**Task to complete**
Repeat, line for line, the entries printed below.

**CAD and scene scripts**

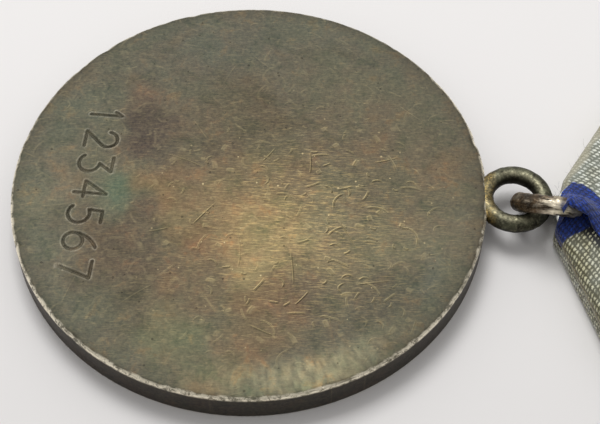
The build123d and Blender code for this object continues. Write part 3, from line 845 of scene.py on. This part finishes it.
def ribbon_silk(name, moire=False):
    """Ribbed silk: a row of small slanting warp floats on each rib, grey, with blue edges."""
    s = Shader(name)
    place, rolled = s.place, s.painted("rolled")
    wander = s.minus(s.noise(place, 1.1, 3, 0.6), 0.5)
    fuzz = s.noise(place, 11.0, 3, 0.7)
    u, v, _ = s.split(s.painted("weave", "Vector"))
    loose = s.minus(s.noise(s.moved(place, (7.0, 2.0, 5.0)), 4.2, 3, 0.65), 0.5)
    rib = s.times_plus(wander, 0.4, s.times_plus(loose, 0.5, s.math("DIVIDE", u, RIB)))
    number, part = s.math("FLOOR", rib), s.math("FRACT", rib)
    crest = s.math("SINE", s.times(part, pi))
    lean = s.times_plus(loose, 0.7, s.times_plus(part, 0.55, s.times(number, 0.5)))
    thread = s.plus(lean, s.math("DIVIDE", s.times_plus(wander, 0.2, v), WARP))
    warp_float = s.math("SINE", s.times(s.math("FRACT", thread), pi))
    cell = s.noise(s.node("CombineXYZ", (number, s.math("FLOOR", thread)))[0], 0.71, 1, 0.5)
    light = s.times(s.math("POWER", crest, 0.8), s.math("POWER", warp_float, 1.3))
    light = s.times(light, s.ranged(cell, 0.3, 0.7, 0.4, 1.25))
    light = s.times_plus(s.minus(fuzz, 0.5), 0.9, light)
    patch = s.noise(s.moved(place, (3.0, 8.0, 0.0)), 0.5, 3, 0.6)
    # painted shade as well as tint: higher values make the grey both warmer and darker
    hue = s.math("ADD", s.painted("warm"), s.ranged(patch, 0.35, 0.65, -0.3, 0.3), clamp=True)
    low = s.mix(hue, linear(130, 135, 123), linear(82, 78, 52))
    high = s.mix(hue, linear(246, 250, 240), linear(206, 202, 164))
    grey = s.mix(s.eased(light, 0.15, 0.9), low, high)
    flat = s.mix(s.ranged(fuzz, 0.35, 0.65), linear(138, 132, 112), linear(190, 186, 164))
    grey = s.mix(s.times(rolled, 0.7), grey, flat)
    shade = s.times(s.painted("shade"), s.eased(light, 0.75, 0.4, 0.1, 1.0))
    grey = s.mix(shade, grey, linear(18, 20, 28))
    blue = s.mix(s.ranged(light, 0.0, 1.0), linear(2, 12, 64), linear(20, 74, 196))
    blue = s.mix(s.eased(patch, 0.42, 0.6, 0.0, 0.6), blue, s.mix(0.6, blue, (0.0, 0.0, 0.015)))
    blue = s.mix(s.ranged(fuzz, 0.52, 0.72, 0.0, 0.55), blue, linear(66, 112, 196))
    edge = s.times_plus(s.minus(s.plus(cell, fuzz), 1.0), 0.3, s.painted("stripe"))
    colour = s.mix(s.ranged(edge, -0.04, 0.04), grey, blue)
    # a brownish line where the lower flap turns down its side: a thread, with painted shadow in the gap
    # beside it
    spots = s.ranged(s.noise(place, 4.4, 3, 0.7), 0.44, 0.58)
    soiled = s.mix(spots, linear(138, 120, 80), linear(82, 68, 46))
    colour = s.mix(s.times(s.painted("grime"), s.ranged(fuzz, 0.35, 0.6, 0.3, 0.95)), colour, soiled)
    if moire:
        bent = s.stretched(s.moved(place, (2.0, 5.0, 0.0)), (0.16, 0.5, 0.2))
        water = s.math("FRACT", s.times(s.noise(bent, 1.0, 3, 0.5, 1.6), 5.0))
        veins = s.math("ABSOLUTE", s.minus(water, 0.5))
        colour = s.mix(s.eased(veins, 0.1, 0.4, 0.0, 0.3), colour, s.mix(0.5, colour, WHITE))
    height = s.times_plus(fuzz, 0.3, s.times(light, s.minus(1.0, s.times(rolled, 0.6))))
    return s.finish(colour, 0.62, 0.0, s.bump(height, 0.05, 0.9), Sheen_Weight=0.25, Sheen_Roughness=0.4)


silk = ribbon_silk("ribbon_silk")
silk_front = ribbon_silk("ribbon_silk_watered", moire=True)


def pairs(outline):
    """Each corner of a closed outline with the next one."""
    return zip(outline, outline[1:] + outline[:1])


def clipped(polygon, a, b, limit):
    """The part of an outline where a x + b y is at most limit."""
    kept = []
    for p, q in pairs(polygon):
        dp, dq = a * p[0] + b * p[1] - limit, a * q[0] + b * q[1] - limit
        if dp <= 0:
            kept.append(p)
        if (dp < 0) != (dq < 0) and dp != dq:
            t = dp / (dp - dq)
            kept.append((p[0] + t * (q[0] - p[0]), p[1] + t * (q[1] - p[1])))
    return kept


def tip_half(inset):
    """Half the flat tip of the pointed end once that is drawn in by inset."""
    return APEX_HALF + inset * tan(V_ANGLE) - inset / cos(V_ANGLE)


def wedge_offset(x, y, inset):
    """For points outside the pointed end drawn in by inset: how far off it is, its nearest place and the
    way from there. Inside it, 0, the point itself and no way."""
    half = tip_half(inset)
    c, s = cos(V_ANGLE), sin(V_ANGLE)
    best, qx, qy = np.full(len(x), 1e9), np.zeros(len(x)), np.zeros(len(x))
    inside = (x >= inset) & (np.abs(y) <= half + (x - inset) * s / c)
    for start_y, dx, dy, longest in ((-half, 0, 1, 2 * half), (half, c, s, 99), (-half, c, -s, 99)):
        t = np.clip((x - inset) * dx + (y - start_y) * dy, 0, longest)
        px, py = inset + t * dx, start_y + t * dy
        away = np.hypot(x - px, y - py)
        near = away < best
        best, qx, qy = np.where(near, away, best), np.where(near, px, qx), np.where(near, py, qy)
    best = np.where(inside, 0, best)
    nx, ny = (x - qx) / np.maximum(best, 1e-9), (y - qy) / np.maximum(best, 1e-9)
    qx, qy = np.where(inside, x, qx), np.where(inside, y, qy)
    return best, qx, qy, np.where(inside, 0, nx), np.where(inside, 0, ny)


def wedge_outline(inset, reach, end, half_width):
    """The pointed end drawn in by inset, with a strip as wide as reach unrolled past its edges."""
    half = tip_half(inset)
    shoulder = inset + (half_width - half) / tan(V_ANGLE)
    turns = np.linspace(pi / 2 + V_ANGLE, pi, 7)
    upper = [(end, half_width), (shoulder, half_width)]
    upper += [(shoulder + reach * cos(turns[0]), half_width + reach * sin(turns[0]))]
    upper += [(inset + reach * cos(a), half + reach * sin(a)) for a in turns]
    return upper + [(x, -y) for x, y in reversed(upper)]


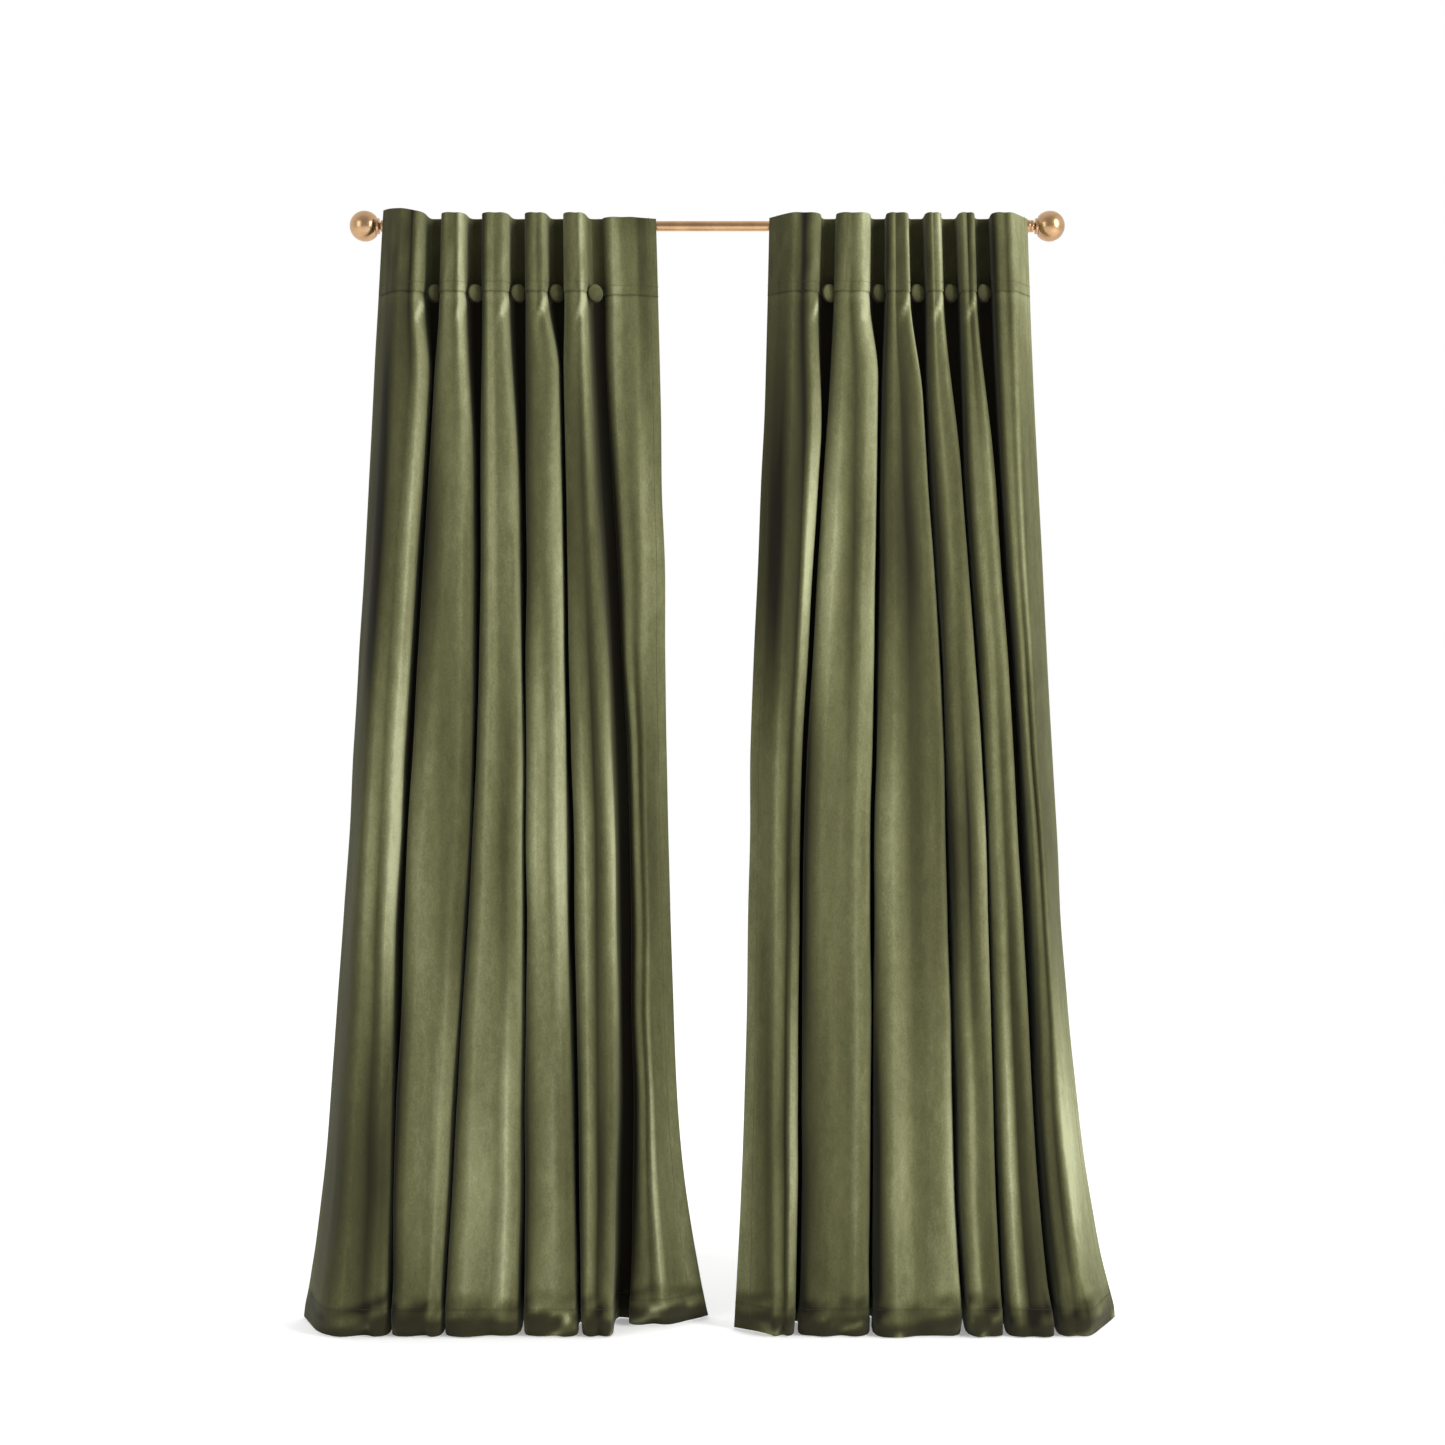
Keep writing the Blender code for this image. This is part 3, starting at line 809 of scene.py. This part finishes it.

**Right answer**
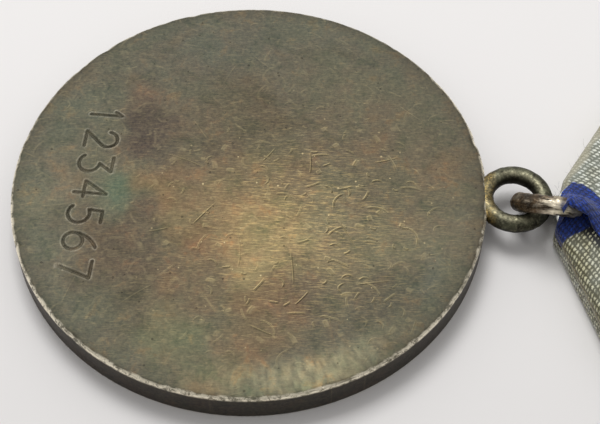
The build123d and Blender code for this object continues. Write part 3, from line 845 of scene.py on. This part finishes it.
def ribbon_silk(name, moire=False):
    """Ribbed silk: a row of small slanting warp floats on each rib, grey, with blue edges."""
    s = Shader(name)
    place, rolled = s.place, s.painted("rolled")
    wander = s.minus(s.noise(place, 1.1, 3, 0.6), 0.5)
    fuzz = s.noise(place, 11.0, 3, 0.7)
    u, v, _ = s.split(s.painted("weave", "Vector"))
    loose = s.minus(s.noise(s.moved(place, (7.0, 2.0, 5.0)), 4.2, 3, 0.65), 0.5)
    rib = s.times_plus(wander, 0.4, s.times_plus(loose, 0.5, s.math("DIVIDE", u, RIB)))
    number, part = s.math("FLOOR", rib), s.math("FRACT", rib)
    crest = s.math("SINE", s.times(part, pi))
    lean = s.times_plus(loose, 0.7, s.times_plus(part, 0.55, s.times(number, 0.5)))
    thread = s.plus(lean, s.math("DIVIDE", s.times_plus(wander, 0.2, v), WARP))
    warp_float = s.math("SINE", s.times(s.math("FRACT", thread), pi))
    cell = s.noise(s.node("CombineXYZ", (number, s.math("FLOOR", thread)))[0], 0.71, 1, 0.5)
    light = s.times(s.math("POWER", crest, 0.8), s.math("POWER", warp_float, 1.3))
    light = s.times(light, s.ranged(cell, 0.3, 0.7, 0.4, 1.25))
    light = s.times_plus(s.minus(fuzz, 0.5), 0.9, light)
    patch = s.noise(s.moved(place, (3.0, 8.0, 0.0)), 0.5, 3, 0.6)
    # painted shade as well as tint: higher values make the grey both warmer and darker
    hue = s.math("ADD", s.painted("warm"), s.ranged(patch, 0.35, 0.65, -0.3, 0.3), clamp=True)
    low = s.mix(hue, linear(130, 135, 123), linear(82, 78, 52))
    high = s.mix(hue, linear(246, 250, 240), linear(206, 202, 164))
    grey = s.mix(s.eased(light, 0.15, 0.9), low, high)
    flat = s.mix(s.ranged(fuzz, 0.35, 0.65), linear(138, 132, 112), linear(190, 186, 164))
    grey = s.mix(s.times(rolled, 0.7), grey, flat)
    shade = s.times(s.painted("shade"), s.eased(light, 0.75, 0.4, 0.1, 1.0))
    grey = s.mix(shade, grey, linear(18, 20, 28))
    blue = s.mix(s.ranged(light, 0.0, 1.0), linear(2, 12, 64), linear(20, 74, 196))
    blue = s.mix(s.eased(patch, 0.42, 0.6, 0.0, 0.6), blue, s.mix(0.6, blue, (0.0, 0.0, 0.015)))
    blue = s.mix(s.ranged(fuzz, 0.52, 0.72, 0.0, 0.55), blue, linear(66, 112, 196))
    edge = s.times_plus(s.minus(s.plus(cell, fuzz), 1.0), 0.3, s.painted("stripe"))
    colour = s.mix(s.ranged(edge, -0.04, 0.04), grey, blue)
    # a brownish line where the lower flap turns down its side: a thread, with painted shadow in the gap
    # beside it
    spots = s.ranged(s.noise(place, 4.4, 3, 0.7), 0.44, 0.58)
    soiled = s.mix(spots, linear(138, 120, 80), linear(82, 68, 46))
    colour = s.mix(s.times(s.painted("grime"), s.ranged(fuzz, 0.35, 0.6, 0.3, 0.95)), colour, soiled)
    if moire:
        bent = s.stretched(s.moved(place, (2.0, 5.0, 0.0)), (0.16, 0.5, 0.2))
        water = s.math("FRACT", s.times(s.noise(bent, 1.0, 3, 0.5, 1.6), 5.0))
        veins = s.math("ABSOLUTE", s.minus(water, 0.5))
        colour = s.mix(s.eased(veins, 0.1, 0.4, 0.0, 0.3), colour, s.mix(0.5, colour, WHITE))
    height = s.times_plus(fuzz, 0.3, s.times(light, s.minus(1.0, s.times(rolled, 0.6))))
    return s.finish(colour, 0.62, 0.0, s.bump(height, 0.05, 0.9), Sheen_Weight=0.25, Sheen_Roughness=0.4)


silk = ribbon_silk("ribbon_silk")
silk_front = ribbon_silk("ribbon_silk_watered", moire=True)


def pairs(outline):
    """Each corner of a closed outline with the next one."""
    return zip(outline, outline[1:] + outline[:1])


def clipped(polygon, a, b, limit):
    """The part of an outline where a x + b y is at most limit."""
    kept = []
    for p, q in pairs(polygon):
        dp, dq = a * p[0] + b * p[1] - limit, a * q[0] + b * q[1] - limit
        if dp <= 0:
            kept.append(p)
        if (dp < 0) != (dq < 0) and dp != dq:
            t = dp / (dp - dq)
            kept.append((p[0] + t * (q[0] - p[0]), p[1] + t * (q[1] - p[1])))
    return kept


def tip_half(inset):
    """Half the flat tip of the pointed end once that is drawn in by inset."""
    return APEX_HALF + inset * tan(V_ANGLE) - inset / cos(V_ANGLE)


def wedge_offset(x, y, inset):
    """For points outside the pointed end drawn in by inset: how far off it is, its nearest place and the
    way from there. Inside it, 0, the point itself and no way."""
    half = tip_half(inset)
    c, s = cos(V_ANGLE), sin(V_ANGLE)
    best, qx, qy = np.full(len(x), 1e9), np.zeros(len(x)), np.zeros(len(x))
    inside = (x >= inset) & (np.abs(y) <= half + (x - inset) * s / c)
    for start_y, dx, dy, longest in ((-half, 0, 1, 2 * half), (half, c, s, 99), (-half, c, -s, 99)):
        t = np.clip((x - inset) * dx + (y - start_y) * dy, 0, longest)
        px, py = inset + t * dx, start_y + t * dy
        away = np.hypot(x - px, y - py)
        near = away < best
        best, qx, qy = np.where(near, away, best), np.where(near, px, qx), np.where(near, py, qy)
    best = np.where(inside, 0, best)
    nx, ny = (x - qx) / np.maximum(best, 1e-9), (y - qy) / np.maximum(best, 1e-9)
    qx, qy = np.where(inside, x, qx), np.where(inside, y, qy)
    return best, qx, qy, np.where(inside, 0, nx), np.where(inside, 0, ny)


def wedge_outline(inset, reach, end, half_width):
    """The pointed end drawn in by inset, with a strip as wide as reach unrolled past its edges."""
    half = tip_half(inset)
    shoulder = inset + (half_width - half) / tan(V_ANGLE)
    turns = np.linspace(pi / 2 + V_ANGLE, pi, 7)
    upper = [(end, half_width), (shoulder, half_width)]
    upper += [(shoulder + reach * cos(turns[0]), half_width + reach * sin(turns[0]))]
    upper += [(inset + reach * cos(a), half + reach * sin(a)) for a in turns]
    return upper + [(x, -y) for x, y in reversed(upper)]


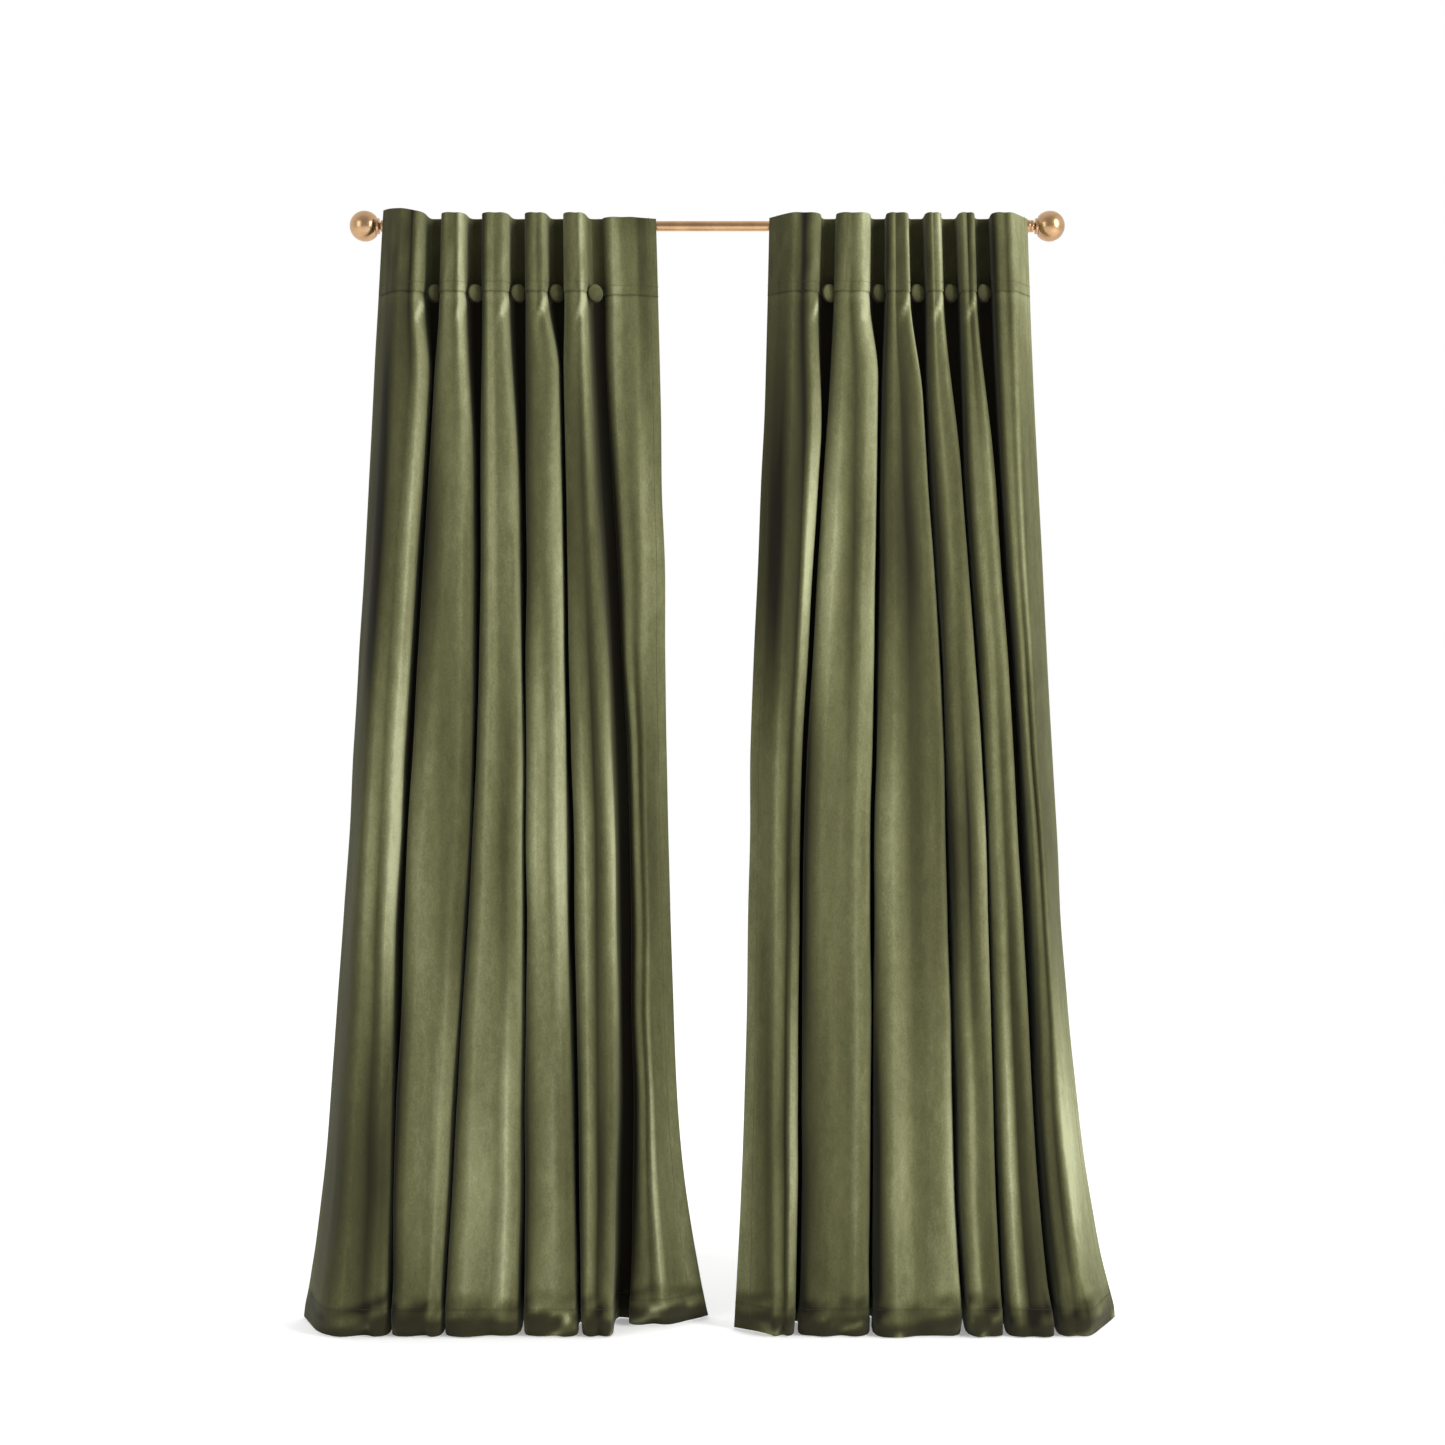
Keep writing the Blender code for this image. This is part 3, starting at line 809 of scene.py. This part finishes it.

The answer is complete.